Republican lawmakers have plenty of evidence to suggest that, even with Joe Biden out of office, Trump would still want the DOJ focused on payback against his defeated foe or his current prosecutors — particularly following his conviction last week on 34 felony counts of falsifying business records related to a hush money payment to porn star Stormy Daniels.

The former president has repeatedly promised just that in social media posts, publicly warning last year that Special Counsel Jack Smith’s investigation into him would result in “repercussions far greater than anything that Biden or his Thugs could understand” before adding: “This is a Pandora’s Box, that works two ways, and it should be closed and tightly sealed RIGHT NOW.”

Some top GOP lawmakers are even homing in on the specific Biden investigative findings they plan to highlight for a potential Trump presidency, even as some Republican colleagues acknowledge they remain short of any proof of criminal wrongdoing by Joe Biden. (Hunter Biden, for his part, is in court this week for a trial on federal gun charges and is set for a second tax-related trial later this year.)

House Oversight Chair James Comer (R-Ky.), who wrote in a fundraising email earlier this year that Republicans would give “new leadership at the DOJ … everything they need” for prosecutions, doubled down on that plan in an interview by promising to include material from a recent Hunter Biden-related document dump by the Ways and Means Committee, which has been receiving information from IRS whistleblowers.

The criminal referrals that Republicans are planning to send DOJ “don’t expire” this year, Comer said, adding that if the Biden DOJ doesn’t “try to uphold the law … maybe the next one will.”

Republican investigators’ heightened focus on a potential Trump win comes as a growing number of their colleagues acknowledge they don’t have the votes to impeach Biden this year. They are preparing to recommend Garland be held in contempt as soon as next week after the DOJ turned over the Hur-Biden transcript but not the audio, but don’t yet have GOP support locked down for even that step.

Even if they manage to land a political blow on Garland, who is all but guaranteed to not face criminal charges, Republicans are in the dark about when, or how, the larger Biden investigation wraps.

“It’s this glacier that we’re on. People like to stop and make ice cubes sometimes, but it still keeps moving along kind of slow,” Rep. Tim Burchett (R-Tenn.) said about the state of the inquiry.

Despite that largely frozen impeachment, Republicans are quietly conducting a multi-pronged probe of Biden and his family behind the scenes. Comer recently disclosed that he had issued a new subpoena for bank records and said, in an interview, he is sorting through a sweep of documents furnished by former Hunter Biden business partner Devon Archer, all of which will shape a forthcoming report on the inquiry.

Comer has also insisted that impeachment is still on the table. And in the Judiciary Committee, two Republicans said they still expected the panel to hold hearings on articles of impeachment once the Oversight panel has released its findings. Jordan, asked about that, said “everything is on the table.”

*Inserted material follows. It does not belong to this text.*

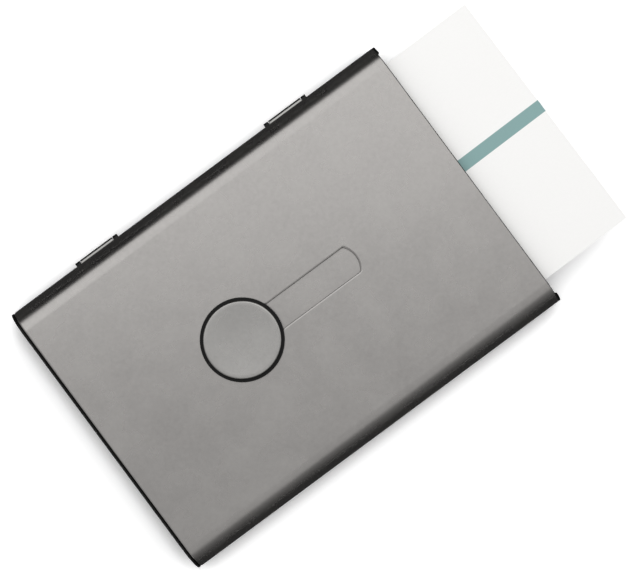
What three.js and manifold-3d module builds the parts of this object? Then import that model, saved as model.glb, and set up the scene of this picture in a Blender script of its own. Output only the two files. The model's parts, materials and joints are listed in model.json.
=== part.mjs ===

He also said investigators would publicly release a “packet of materials” about their findings from the Biden administration —which could serve as fodder for a future Trump administration. The Judiciary panel is still locked in a court battle for the closed-door testimony of two DOJ tax attorneys who are involved in the years-long Hunter Biden federal investigation.

But underscoring the political pitfalls Republicans face, Comer is facing early pushback from the White House on ethics legislation he released with Rep. Katie Porter (D-Calif.) that would require presidents release their tax returns — something Trump refused to do — and put more financial disclosure rules in place for family members.

That bipartisan bill has an unclear path forward after getting early resistance from some corners of the House Democratic caucus and skepticism from the White House.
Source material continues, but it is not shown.